The Grant River is the headwaters of the famous Wood River watershed, which drains into Bristol Bay near the fishing village of Dillingham. I was introduced to the Grant as a new guide in 1984 by The Boss, my friend and mentor, Bud Hodson. It’s a short river by Alaskan standards, just seven miles long, and begins in a high, windswept lake that is isolated by a series of barrier falls. I’m told the lake is nearly barren of fish, with only a few wizened char whose ill-fated ancestors were trapped there and left to feed upon their own young and aged.
Downstream from the outlet of the lake, the river meanders through a low and wet meadow, slowly gaining speed and depth until it tumbles through a series of craggy ledges. It plunges finally, over a cliff of such height that the pool at its base becomes the furthest limit of migration for any of the millions of salmon that return to the watershed.
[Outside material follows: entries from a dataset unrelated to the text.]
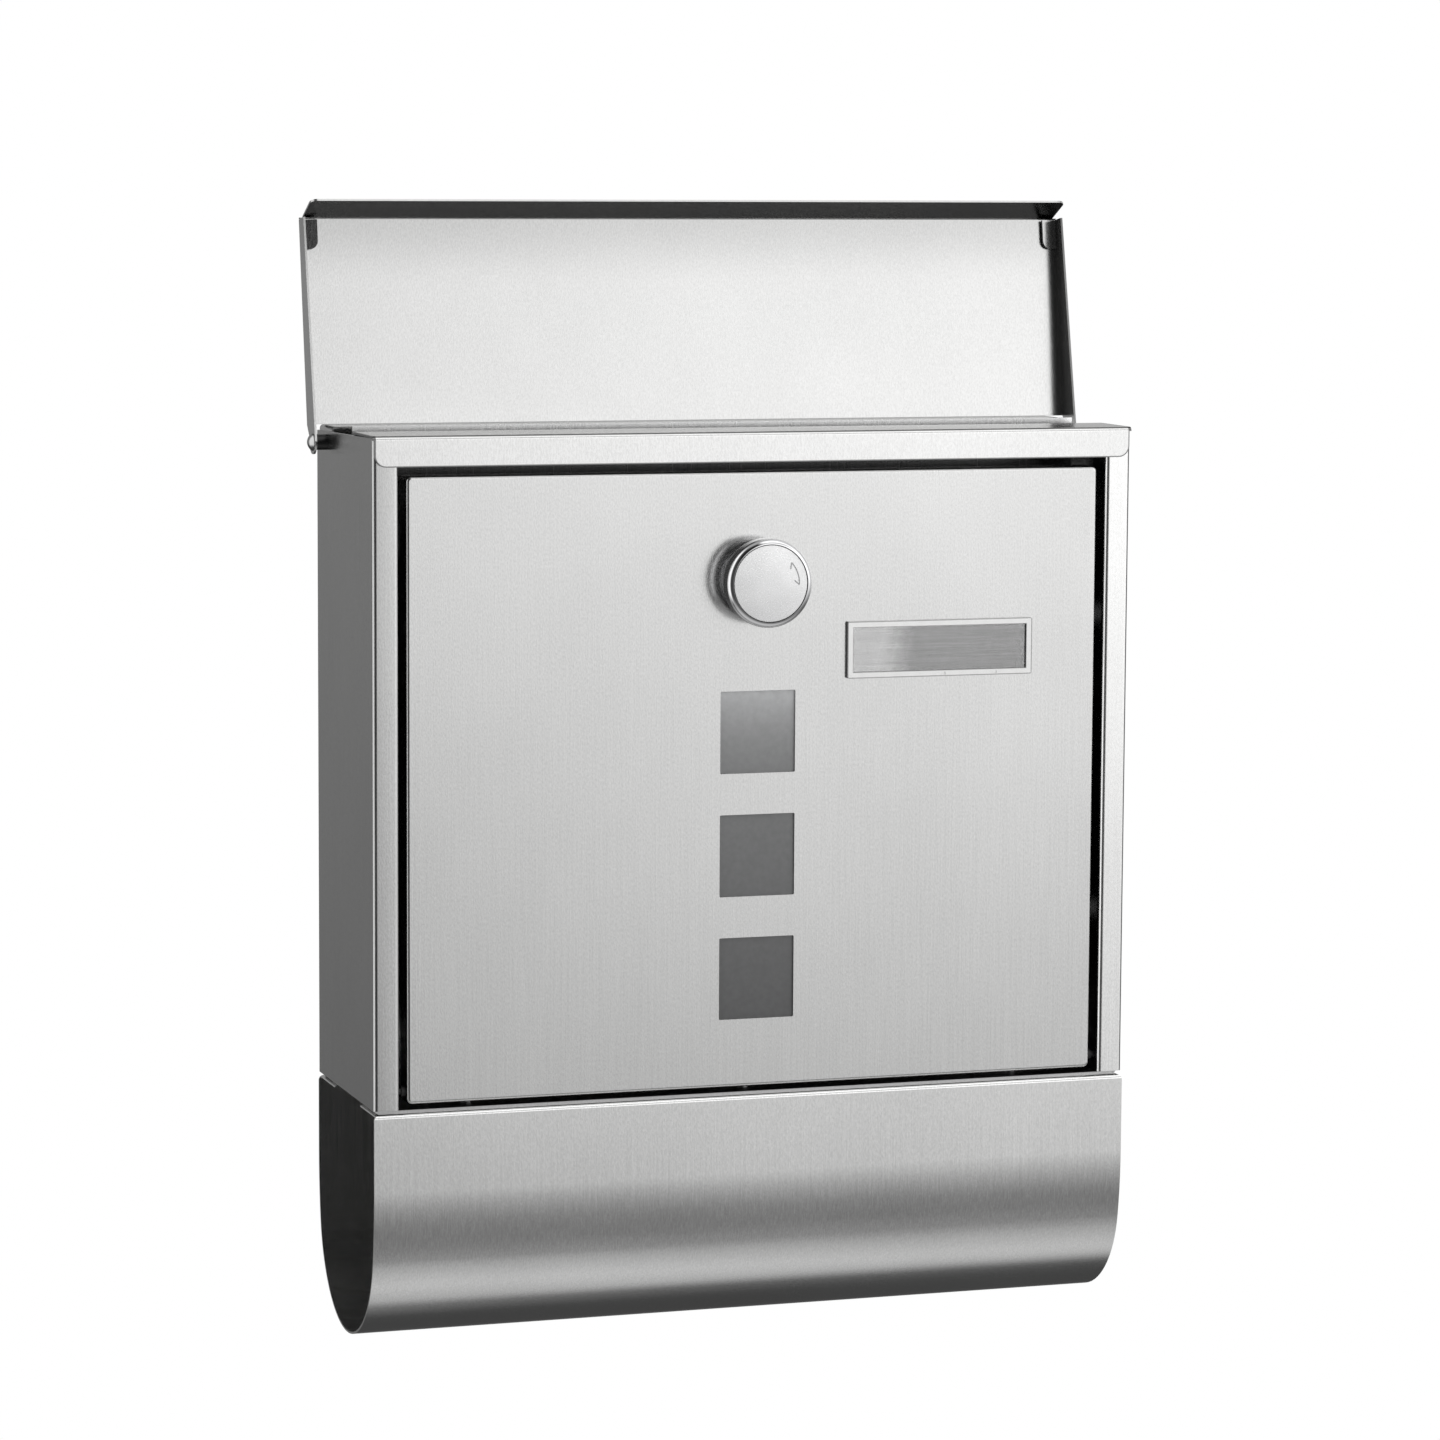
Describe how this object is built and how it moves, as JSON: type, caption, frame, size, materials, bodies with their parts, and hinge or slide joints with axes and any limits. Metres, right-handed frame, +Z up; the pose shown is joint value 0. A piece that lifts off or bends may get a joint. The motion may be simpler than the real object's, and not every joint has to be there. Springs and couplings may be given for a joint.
{
  "type": "wall mounted mailbox",
  "caption": "Folded stainless wall mailbox with a hinged lid over its letter slot, a tilting door with square windows and a turn knob, and an open newspaper roll below.",
  "frame": {"origin": "centre of the four wall holes, on the outer face of the back", "axes": "+Z up, +Y into the wall, -Y out of the front, +X to the right seen from the front"},
  "size_m": [0.3146, 0.1069, 0.4296],
  "materials": {
    "brushed_sheet": "fine brushed stainless sheet",
    "inner_sheet": "mill finish stainless sheet",
    "door_sheet": "fine brushed stainless sheet",
    "rivet_metal": "smooth rivet metal",
    "hardware": "zinc plated",
    "chrome": "bright plated",
    "knob_face": "satin disc",
    "brass": "machined",
    "bush_plastic": "black nylon",
    "clear_plastic": "clear acrylic",
    "holder_plastic": "clear moulded plastic",
    "card": "brushed blank card"
  },
  "bodies": {
    "box": {"body_shell": "brushed_sheet", "top_rail": "brushed_sheet", "rear_top_plate": "brushed_sheet", "letter_guide": "inner_sheet", "floor_plate": "inner_sheet", "newspaper_roll": "brushed_sheet", "roll_rivets": "rivet_metal", "lid_rivets": "rivet_metal", "lid_spacers": "rivet_metal", "lock_strike": "inner_sheet", "door_hinge_pins": "hardware"},
    "lid": {"lid": "brushed_sheet"},
    "door": {"door_pan": "door_sheet", "door_hinge_bushes": "bush_plastic", "window_pane": "clear_plastic", "window_retainer": "inner_sheet", "retainer_studs": "hardware", "retainer_nuts": "hardware", "name_plate_frame": "holder_plastic", "name_plate_cover": "clear_plastic", "name_plate_card": "card", "name_plate_clips": "hardware", "lock_collar": "chrome", "lock_barrel": "brass", "lock_nut": "hardware", "lock_washer": "hardware"},
    "knob": {"knob": "chrome", "knob_cap": "knob_face", "spindle": "brass", "latch_tongue": "hardware", "latch_screw": "hardware"}
  },
  "joints": [
    {"name": "lid_hinge", "type": "hinge", "parent": "box", "child": "lid", "pos_m": [0, -0.0152, 0.1339], "axis": [1, 0, 0], "range_deg": [0, 99]},
    {"name": "door_hinge", "type": "hinge", "parent": "box", "child": "door", "pos_m": [0, -0.0821, -0.1047], "axis": [1, 0, 0], "range_deg": [0, 105]},
    {"name": "knob_turn", "type": "hinge", "parent": "door", "child": "knob", "pos_m": [0, -0.0859, 0.0838], "axis": [0, -1, 0], "range_deg": [0, 90]}
  ]
}
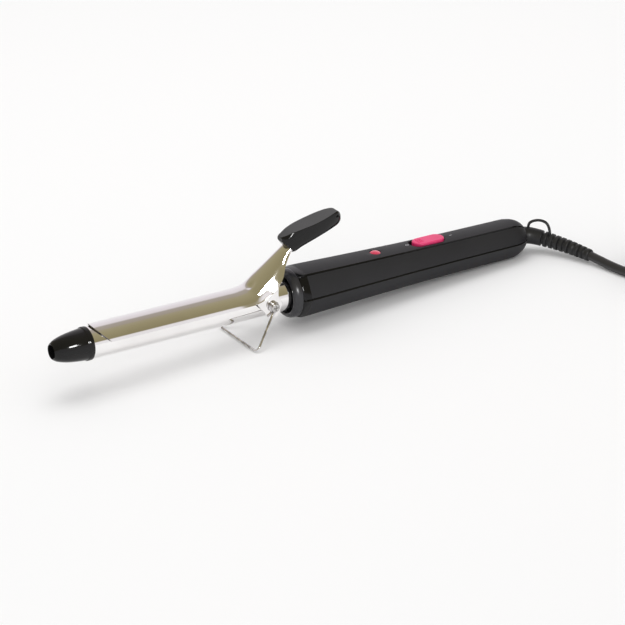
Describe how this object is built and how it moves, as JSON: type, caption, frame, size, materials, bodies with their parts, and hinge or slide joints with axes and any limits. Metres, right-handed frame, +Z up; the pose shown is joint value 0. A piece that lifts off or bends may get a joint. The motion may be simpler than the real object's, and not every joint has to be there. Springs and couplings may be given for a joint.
{
  "type": "curling iron",
  "caption": "Curling iron with a sprung clamp on a round barrel, folding wire stand, six-sided handle with slide switch and lamp, and a mains cord with plug.",
  "frame": {"origin": "bottom centre of the iron's box as it stands on its wire foot and the heel of its handle, on the supporting surface", "axes": "+X from the cool tip towards the handle's cord end, +Y to the right of the iron seen from the handle looking at the tip, +Z up"},
  "size_m": [0.4598, 0.1432, 0.0643],
  "materials": {
    "barrel_chrome": "polished",
    "wire_chrome": "polished",
    "screw_steel": "satin",
    "spring_steel": "satin",
    "black_gloss": "high gloss",
    "black_satin": "satin",
    "collar_grey": "semi gloss",
    "pink": "semi gloss",
    "lens_pink": "translucent gloss",
    "boot_black": "satin",
    "cord_black": "satin",
    "aluminium": "extruded",
    "ceramic": "matte ceramic",
    "film": "amber film",
    "brass": "plain",
    "inner_plastic": "matte",
    "lamp_glass": "clear",
    "lead_sleeve": "braided glass sleeve",
    "tie_black": "matte"
  },
  "bodies": {
    "iron": {"cool_tip": "black_gloss", "barrel_tube": "barrel_chrome", "heat_spreader_upper": "aluminium", "heat_spreader_lower": "aluminium", "insulation_sleeve": "film", "ptc_elements": "ceramic", "electrode_strips": "brass", "retaining_ring": "spring_steel", "clamp_spring": "spring_steel", "spring_screw": "screw_steel", "pivot_bar": "screw_steel", "pivot_screws": "screw_steel", "spacer_washers": "screw_steel", "front_collar": "collar_grey", "handle_upper_shell": "black_satin", "handle_lower_shell": "black_satin", "handle_screws": "screw_steel", "switch_body": "inner_plastic", "switch_screws": "screw_steel", "switch_terminals": "brass", "lamp_lens": "lens_pink", "neon_lamp": "lamp_glass", "lamp_resistor": "inner_plastic", "thermal_fuse": "aluminium", "heater_leads": "lead_sleeve", "supply_leads": "lead_sleeve", "cord_clamp": "inner_plastic", "cord_clamp_screws": "screw_steel", "inner_cord": "cord_black", "strain_relief": "boot_black", "hang_loop": "boot_black", "supply_cord": "cord_black", "cord_hank": "cord_black", "cord_tie": "tie_black", "cord_tail": "cord_black", "plug_body": "boot_black", "plug_pins": "brass"},
    "clamp": {"clamp": "barrel_chrome", "thumb_rest": "black_gloss", "thumb_rest_rivet": "screw_steel"},
    "stand": {"stand_wire": "wire_chrome"},
    "switch_slider": {"switch_button": "pink"}
  },
  "joints": [
    {"name": "clamp_pivot", "type": "hinge", "parent": "iron", "child": "clamp", "pos_m": [-0.0239, 0, 0.02114], "axis": [0, 1, 0], "range_deg": [0, 20], "stiffness_Nm_per_rad": 0.4, "springref_deg": -17.19, "deforming": ["clamp_spring"]},
    {"name": "stand_pivot", "type": "hinge", "parent": "iron", "child": "stand", "pos_m": [-0.0239, 0, 0.02114], "axis": [0, 1, 0], "range_deg": [-80, 26]},
    {"name": "switch_slide", "type": "slide", "parent": "iron", "child": "switch_slider", "axis": [-0.9984, 0, 0.0568], "range_m": [0, 0.0022]}
  ]
}
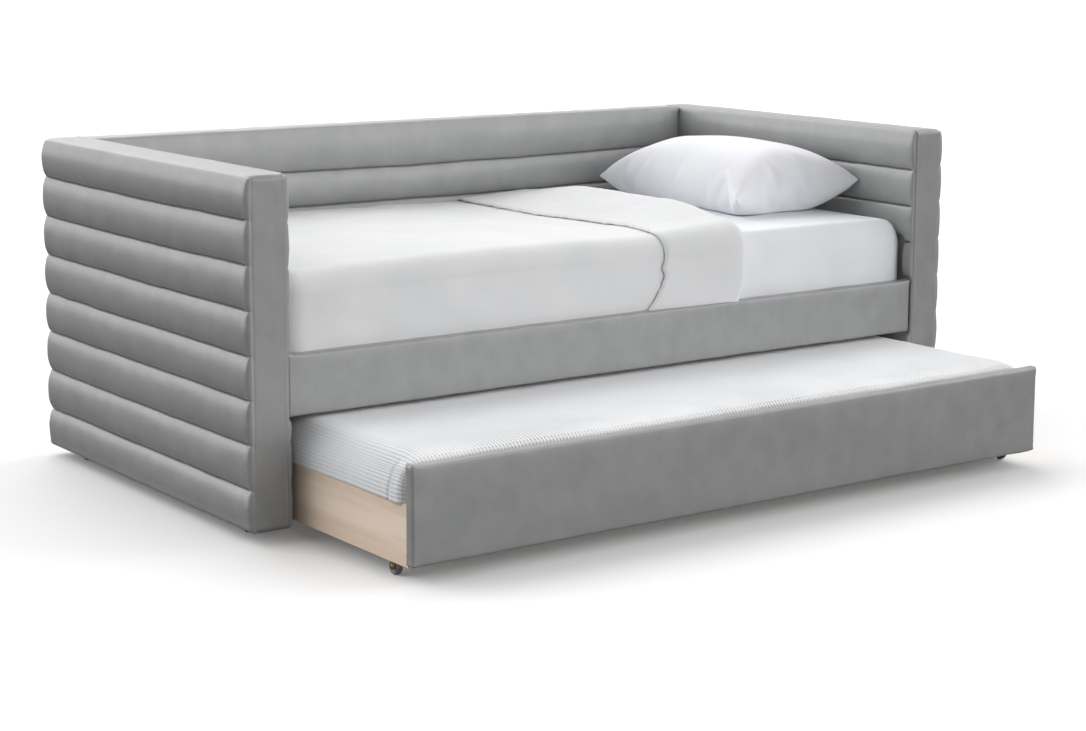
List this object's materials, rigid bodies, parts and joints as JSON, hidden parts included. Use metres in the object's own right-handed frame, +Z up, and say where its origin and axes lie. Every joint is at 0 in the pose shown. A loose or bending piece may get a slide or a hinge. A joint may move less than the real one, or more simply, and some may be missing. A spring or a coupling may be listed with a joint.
{
  "type": "daybed with trundle",
  "caption": "A three-sided daybed upholstered in grey channelled velour, made up with a quilted coverlet and a pillow, with a trundle bed on casters that pulls out from under it.",
  "frame": {"origin": "on the floor, at the middle of the footprint with the trundle pulled half way out", "axes": "X along the bed's length (head end with the pillow at +X), the front the trundle comes out of faces -Y, Z up"},
  "size_m": [2.148, 1.559, 0.826],
  "materials": {
    "velour": "satin",
    "plywood": "matte",
    "pine": "matte",
    "oak": "satin",
    "white_cotton": "matte",
    "quilted_cotton": "matte",
    "waffle_cotton": "matte",
    "ticking": "matte",
    "zinc_steel": "satin",
    "brass_plate": "satin",
    "caster_rubber": "matte",
    "black_plastic": "matte"
  },
  "bodies": {
    "bed_frame": {"arm_left_board": "plywood", "arm_left_inner_pad": "velour", "arm_left_outer_pad": "velour", "arm_left_strip": "velour", "arm_right_board": "plywood", "arm_right_inner_pad": "velour", "arm_right_outer_pad": "velour", "arm_right_strip": "velour", "back_board": "plywood", "back_inner_pad": "velour", "back_outer_cover": "velour", "bolt_front_left": "zinc_steel", "bolt_front_right": "zinc_steel", "bolt_rear_left": "zinc_steel", "bolt_rear_right": "zinc_steel", "bracket_front_left": "zinc_steel", "bracket_front_right": "zinc_steel", "bracket_rear_left": "zinc_steel", "bracket_rear_right": "zinc_steel", "coverlet": "quilted_cotton", "fitted_sheet": "white_cotton", "front_rail_board": "pine", "front_rail_cover": "velour", "glide_back_left": "black_plastic", "glide_back_right": "black_plastic", "glide_front_left": "black_plastic", "glide_front_right": "black_plastic", "glide_rear_left": "black_plastic", "glide_rear_right": "black_plastic", "mattress": "ticking", "pillow": "white_cotton", "slat_cleat_front": "pine", "slat_cleat_rear": "pine", "slat_deck": "pine"},
    "trundle": {"caster_block_front_left": "pine", "caster_block_front_right": "pine", "caster_block_rear_left": "pine", "caster_block_rear_right": "pine", "caster_fork_front_left": "brass_plate", "caster_fork_front_right": "brass_plate", "caster_fork_rear_left": "brass_plate", "caster_fork_rear_right": "brass_plate", "trundle_back_board": "oak", "trundle_blanket": "waffle_cotton", "trundle_cleat_front": "pine", "trundle_cleat_rear": "pine", "trundle_front_board": "pine", "trundle_front_cover": "velour", "trundle_mattress": "ticking", "trundle_side_left": "oak", "trundle_side_right": "oak", "trundle_slat_deck": "pine"},
    "wheel_front_left": {"caster_wheel_front_left": "caster_rubber"},
    "wheel_front_right": {"caster_wheel_front_right": "caster_rubber"},
    "wheel_rear_left": {"caster_wheel_rear_left": "caster_rubber"},
    "wheel_rear_right": {"caster_wheel_rear_right": "caster_rubber"}
  },
  "joints": [
    {"name": "trundle_slide", "type": "slide", "parent": "bed_frame", "child": "trundle", "axis": [0, -1, 0], "range_m": [-0.48, 0.62]},
    {"name": "roll_front_left", "type": "hinge", "parent": "trundle", "child": "wheel_front_left", "pos_m": [-0.927, -0.6805, 0.019], "axis": [1, 0, 0], "continuous": true},
    {"name": "roll_front_right", "type": "hinge", "parent": "trundle", "child": "wheel_front_right", "pos_m": [0.927, -0.6805, 0.019], "axis": [1, 0, 0], "continuous": true},
    {"name": "roll_rear_left", "type": "hinge", "parent": "trundle", "child": "wheel_rear_left", "pos_m": [-0.927, 0.0765, 0.019], "axis": [1, 0, 0], "continuous": true},
    {"name": "roll_rear_right", "type": "hinge", "parent": "trundle", "child": "wheel_rear_right", "pos_m": [0.927, 0.0765, 0.019], "axis": [1, 0, 0], "continuous": true}
  ],
  "couplings": [
    {"joint": "roll_front_left", "follows": "trundle_slide", "rad_per_m": 52.632},
    {"joint": "roll_front_right", "follows": "trundle_slide", "rad_per_m": 52.632},
    {"joint": "roll_rear_left", "follows": "trundle_slide", "rad_per_m": 52.632},
    {"joint": "roll_rear_right", "follows": "trundle_slide", "rad_per_m": 52.632}
  ]
}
It’s both the end of the line and the source of a mysterious journey.
Once the sockeye arrive to spawn, the river becomes an important source of food to a number of brown bears, and it’s not unusual to share the river with them.
I never tire of painting the myriad of moods the constantly changing Alaskan weather has upon the landscape. This painting is based on a photo taken out the window of a de Havilland Beaver one stormy day, just as we’d passed over Hope Creek on our way to the Agulukpak River.
Images worthy of painting are all around us, and especially so in Alaska. This scene unfolded outside of my window just as our chartered flight from Anchorage descended through the clouds on the downwind leg of its approach into Dillingham. As the plane turned to base over Bristol Bay, we lost minimum visibility, and the pilot called a missed approach; not uncommon when flying in coastal autumn weather.
I’ve witnessed this scene countless times over the past four decades, preparing to land on Lake Kulik and walk up the Grant River with my fishermen. Even so, I find myself compelled to paint it again, each time recording the change of weather and seasons upon the land.